The CDC web page reports the death rate from corectal cancer at 53K on the US population, so in fact on average you are more likely to die of colon cancer than to die in a traffic accident.
All of this ignores individual risk and age. How many deaths due to colonoscopies are in patients who are already very ill? How many in rogue clinics that don’t practice good medicine (they make the news every so often)?
So our intuition is that giving up a kidney, at about 33/100K is really pretty bad, given it’s a one shot event, normally involving very healthy people.
And finally, traveling in the transportation system or having a job (even a dangerous one) have compensations. A colonoscopy that prevents ever getting colon cancer at all, let alone dying from it, it is an obvious win.
Giving up a kidney – for the donor – not so much. Which is probably an argument that donors should get compensated just like the doctors, staff, hospitals, and insurance company involved in the process.
Henry
Dec 9 2011 at 11:41pm
1/3000 may not seem that high, but the downside is very large so “putting it into perspective” the way some people have done it is misleading.
Here’s another way of putting it into perspective. How much do you value your life, statistically speaking? It varies from person to person but $6 million is a reasonable conservative estimate. That suggests you’d be willing to pay about $2000 to prevent a 1 in 3000 chance of death. That’s by no means trivial: indeed, if you think altruism could easily supply this, consider that there are plenty of other lives (mainly in third world countries) that could be saved for $2000 a pop.
Scott Sumner
Dec 9 2011 at 11:44pm
You are about to attend a football game at the Rose Bowl. You are told that a crazed gunman with an Uzi will show up and 33 people will be massacred. Do you attend that game?
I might decide to watch it on TV instead.
Henry
Dec 10 2011 at 6:46am
@Scott Sumner – there’s guaranteed to be a lot of disruption even if you’re not killed.
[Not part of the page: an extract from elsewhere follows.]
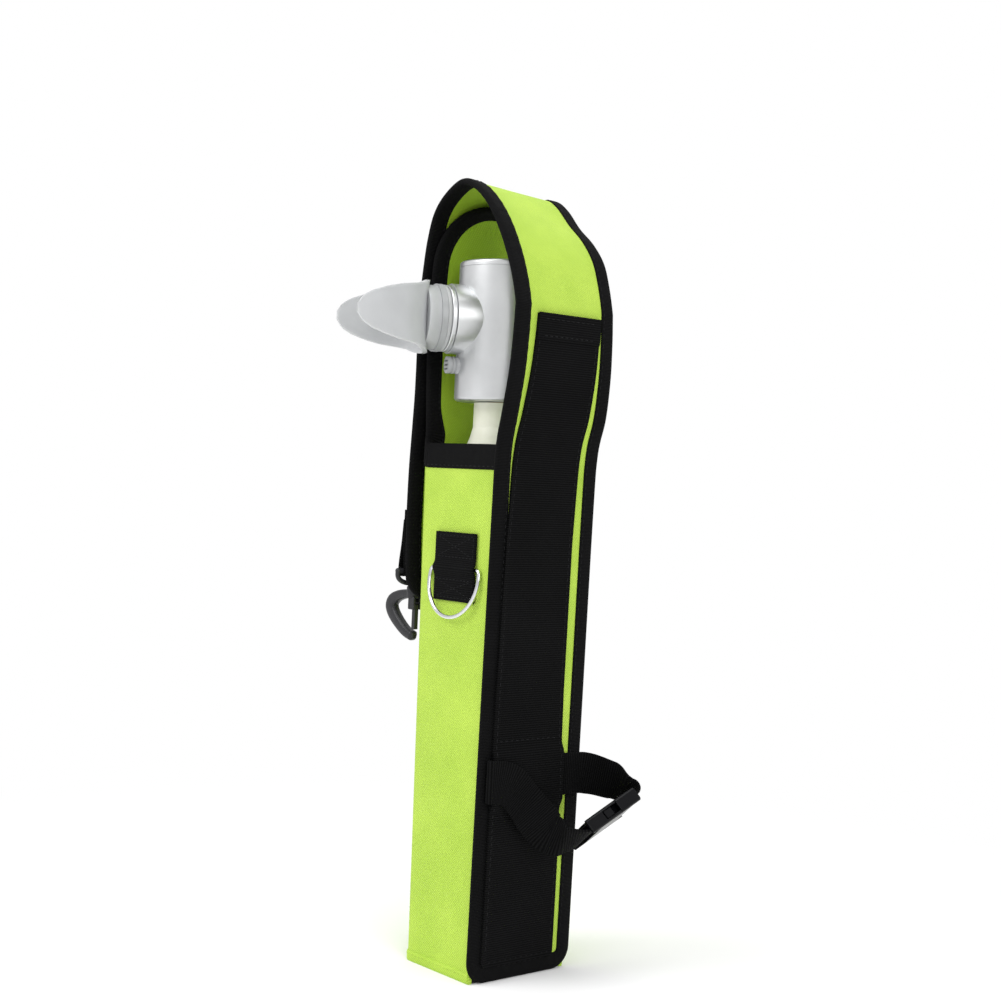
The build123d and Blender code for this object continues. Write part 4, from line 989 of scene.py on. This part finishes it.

For one, they’re probably not going to see the game to completion after the massacre.
Of course, some people might perversely attend so they could say they “had been there”.
Dan
Dec 11 2011 at 11:39pm
Top 10 most dangerous jobs:
http://jobs.aol.com/articles/2011/03/01/top-10-most-dangerous-jobs/
You can make $40k for a 1 in 500 shot at death as a fisherman or a similar amount for a 1 in 1,600 shot as a logger.
Noah Yetter
Dec 12 2011 at 8:01pm
@Finch:
“Well, 1/3000 of my life expectancy is something like a week.”
A perfect illustration of how poor “expected value” is as a model for human decision making in the face of risk.